FUNC record_token_usage_metrics

record_token_usage_metrics(input_tokens: int | None, output_tokens: int | None, model: str, provider: str) -> None

Record token usage metrics following OpenTelemetry Gen-AI semantic conventions.

This is a no-op when metrics are disabled, ensuring zero overhead.

Args:

  • input_tokens: Number of input tokens (prompt tokens), or None if unavailable
  • output_tokens: Number of output tokens (completion tokens), or None if unavailable
  • model: Model identifier (e.g., "gpt-4", "llama2:7b")
  • provider: Provider name (e.g., "openai", "ollama", "watsonx")
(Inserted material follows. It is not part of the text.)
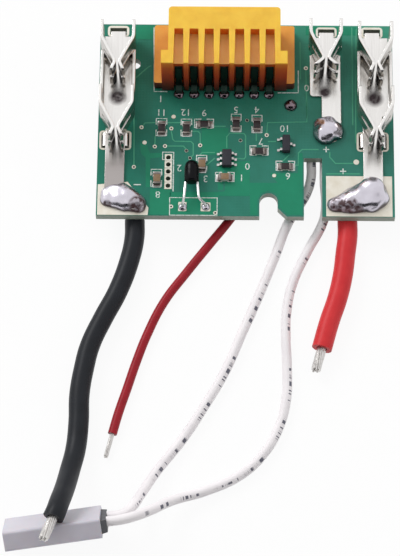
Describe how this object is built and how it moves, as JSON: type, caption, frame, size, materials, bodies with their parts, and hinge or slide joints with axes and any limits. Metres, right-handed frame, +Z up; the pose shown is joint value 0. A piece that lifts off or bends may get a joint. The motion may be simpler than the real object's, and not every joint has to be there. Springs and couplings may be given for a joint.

FUNC record_request_duration

record_request_duration(duration_s: float, model: str, provider: str, streaming: bool = False) -> None

Record total LLM request duration.

This is a no-op when metrics are disabled, ensuring zero overhead.

Args:

  • duration_s: Request duration in seconds
  • model: Model identifier (e.g., "gpt-4", "llama2:7b")
  • provider: Provider name (e.g., "openai", "ollama", "watsonx")
  • streaming: Whether the request used streaming mode

FUNC record_ttfb

record_ttfb(ttfb_s: float, model: str, provider: str) -> None

Record time-to-first-token for streaming LLM requests.

This is a no-op when metrics are disabled, ensuring zero overhead. Should only be called for streaming requests.

Args:

  • ttfb_s: Time to first token in seconds
  • model: Model identifier (e.g., "gpt-4", "llama2:7b")
  • provider: Provider name (e.g., "openai", "ollama", "watsonx")

FUNC classify_error

classify_error(exc: BaseException) -> str

Map an exception to a semantic error type string.

Checks OpenAI SDK exception types first (when openai is installed), then falls back to stdlib exceptions and name-based heuristics.

Args:

  • exc: The exception to classify.

Returns:

  • One of the ERROR_TYPE_* constants.

FUNC record_error

record_error(error_type: str, model: str, provider: str, exception_class: str) -> None

Record an LLM error metric.

This is a no-op when metrics are disabled, ensuring zero overhead.

Args:

  • error_type: Semantic error category (use ERROR_TYPE_* constants).
  • model: Model identifier (e.g. "gpt-4", "llama2:7b").
  • provider: Provider name (e.g. "openai", "ollama").
  • exception_class: Python exception class name (e.g. "RateLimitError").

FUNC record_cost

record_cost(cost: float, model: str, provider: str) -> None

Record estimated LLM request cost in USD.

This is a no-op when metrics are disabled, ensuring zero overhead. Only call this when pricing data is available (i.e., compute_cost returned a non-None value).

Args:

  • cost: Estimated request cost in US dollars.
  • model: Model identifier (e.g. "gpt-4o", "claude-sonnet-4-6").
  • provider: Provider name (e.g. "openai", "ollama").

FUNC record_sampling_attempt

record_sampling_attempt(strategy: str) -> None

Record one sampling attempt for the given strategy.

This is a no-op when metrics are disabled, ensuring zero overhead.

Args:

  • strategy: Sampling strategy class name (e.g. "RejectionSamplingStrategy").

FUNC record_sampling_outcome

record_sampling_outcome(strategy: str, success: bool) -> None

Record the final outcome (success or failure) of a sampling loop.

This is a no-op when metrics are disabled, ensuring zero overhead.

Args:

  • strategy: Sampling strategy class name (e.g. "RejectionSamplingStrategy").
  • success: True if at least one attempt passed all requirements.

FUNC record_requirement_check

record_requirement_check(requirement: str) -> None

Record one requirement validation check.

This is a no-op when metrics are disabled, ensuring zero overhead.

Args:

  • requirement: Requirement class name (e.g. "LLMaJRequirement").

FUNC record_requirement_failure

record_requirement_failure(requirement: str, reason: str) -> None

Record one requirement validation failure.

This is a no-op when metrics are disabled, ensuring zero overhead.

Args:

  • requirement: Requirement class name (e.g. "LLMaJRequirement").
  • reason: Human-readable failure reason from ValidationResult.reason.

FUNC record_tool_call

record_tool_call(tool: str, status: str) -> None

Record one tool invocation.

This is a no-op when metrics are disabled, ensuring zero overhead.

Args:

  • tool: Name of the tool that was invoked.
  • status: "success" if the tool executed without error, "failure" otherwise.